One of AGES’ key takeaways: people adopt what’s integrated into their daily work.
Publishing ADOIT data into Confluence transformed architecture from static documentation into daily knowledge. Users can browse applications, see lifecycle data, or access operating manuals – all within their familiar environment.
This approach lowered barriers to entry, increased visibility, and fostered a shared sense of responsibility for IT quality and evolution.
The Road Ahead
AGES’ Enterprise Architecture journey shows how clarity, collaboration, and integration can transform IT management – even in complex public-sector environments.
What began as a documentation effort has evolved into a living architecture framework that connects strategy, technology, and data across the organization.

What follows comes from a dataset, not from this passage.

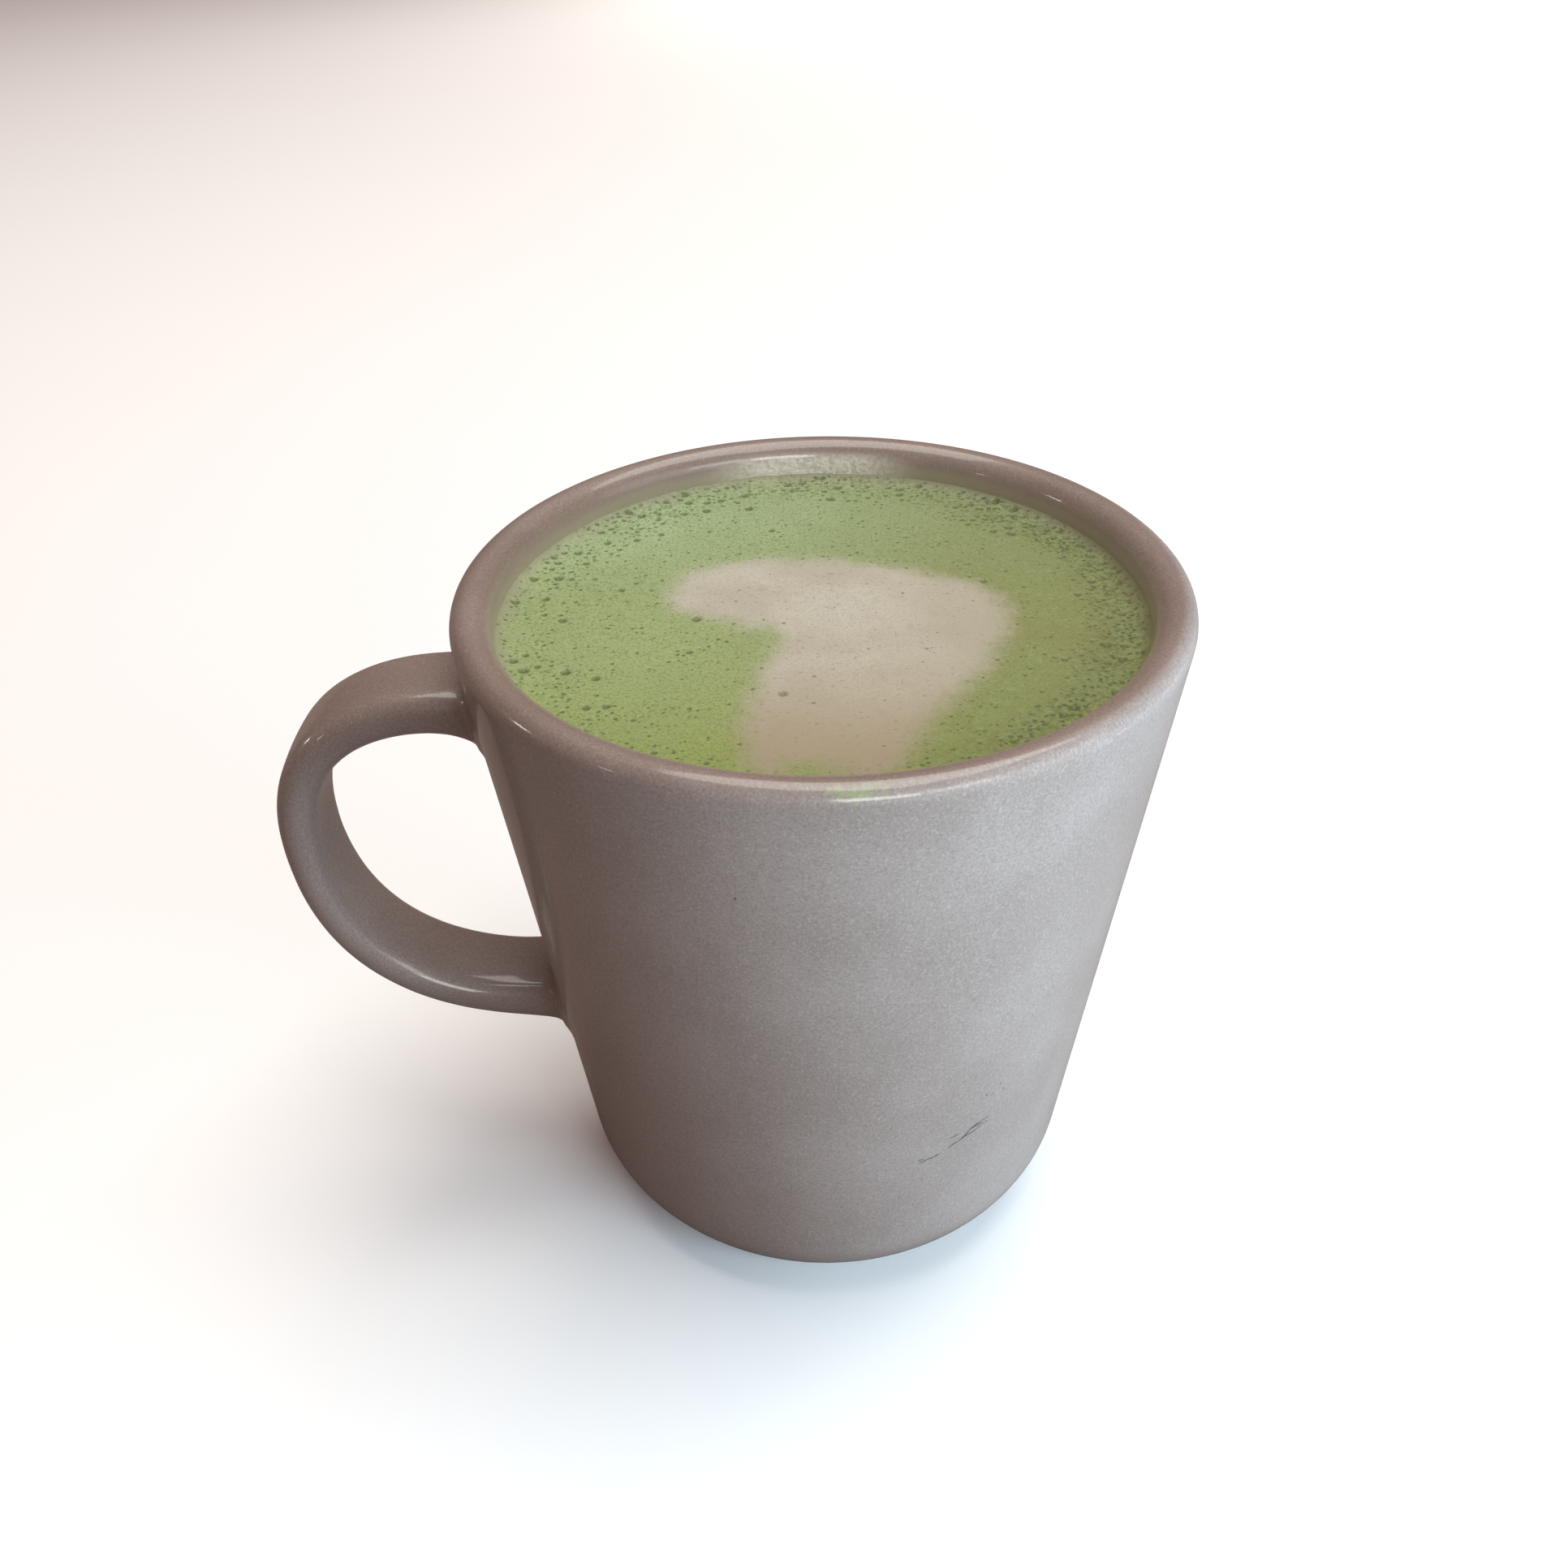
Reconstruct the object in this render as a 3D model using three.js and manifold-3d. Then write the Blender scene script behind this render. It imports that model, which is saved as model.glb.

“With ADOIT, we’ve established a shared foundation for IT transparency and evolution,” concludes Birbach. “It’s not just about architecture diagrams – it’s about connecting people, processes, and technologies across AGES.”
Summary
AGES turned complexity into clarity with ADOIT. By centralizing its IT landscape, standardizing technologies, and embedding Enterprise Architecture into daily operations, the agency built a foundation for smarter governance and seamless collaboration.
Today, ADOIT serves as the digital backbone of AGES’ IT – connecting data, systems, and strategy into one transparent, evolving framework that supports the organization’s public-health mission.